Ночью разбудил голос, глухо читавший что-то внизу, под полом. Я вскочил, вставил штепсель — радио закричало, перечисляя трофеи. Трофеи большие, настроение — было упавшее, — у жителей, несомненно, завтра поднимется.
14 декабря. Понедельник
Днем болела голова. Ходил в Лаврушинский, перебирал книги. В квартире холодно и грязно. Я взял денег в сберкассе, написал записочку, как депутат, в деревообделочный завод где-то за Савеловским вокзалом, чтобы Анне Павловне выдали обрезков. Анна Павловна еле ходит от слабости — видимо, все, что добывает, скармливает дочери. Я оставил денег побольше, да что купишь на эти деньги?!
Завернул в «Известия». Равинский предложил мне напечатать в газете отрывок из романа, статью о капитане Сгибневе, которую я сейчас пишу, и статью о партизанах. […] Только поговорили о партизанах, ан они тут как тут. Пьем вечером с Тамарой чай, звонят Бажаны: не придете ли повечеровать. Пришли к Бажанам. Разговор о пошлости М. Прево, роман которого я дал прочесть Нине Владимировне; о Пастернаке, вечер которого состоится завтра, и его манере чтения и что, возможно, он прочтет отрывки из «Ромео и Джульетты». Разговор почему-то перекинулся на то, что я сейчас делаю, — я сказал о статье, описывающей организатора партизанского, и спросил у Миколы Платоновича:
— А ведь у вас, наверное, есть партизаны знакомые?
Дело в том, что Микола Платонович редактирует газету «За Радянську Украину», которую сбрасывают с самолетов по оккупированной Украине.
— Есть хороший партизан, да он лежит в больнице.
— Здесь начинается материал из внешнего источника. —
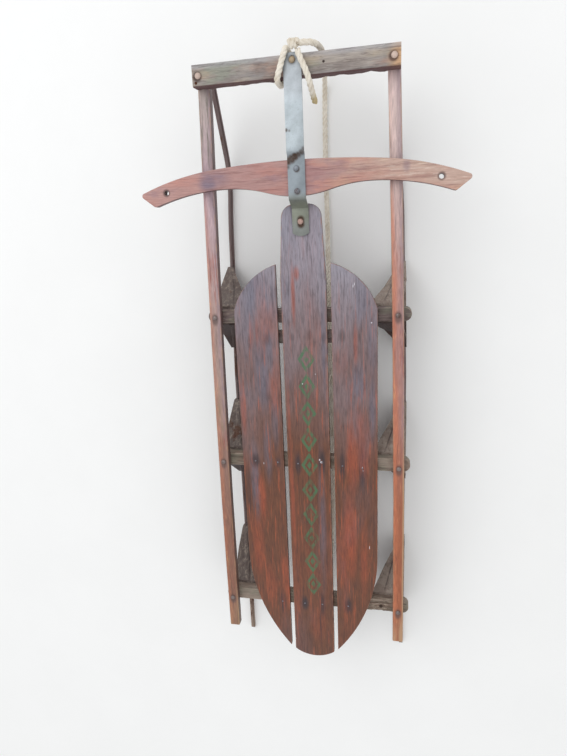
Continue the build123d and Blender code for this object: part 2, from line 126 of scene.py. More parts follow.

Хотя, позвольте!..
Он снял трубку и почтительно стал разговаривать с кем-то, приглашал зайти. Через полчаса пришел человек с мясистым лицом, подстриженными усами, черными, со шрамом на лбу, в ватных штанах и грубых сапогах. Это — Герой Советского Союза Федоров, бывший секретарь Черниговского обкома, ныне вождь украинских партизан «генерал-лейтенант Орленко» на Украине и «генерал-лейтенант Сергеев» в Белоруссии. В Москву кроме Федорова прилетели еще двое.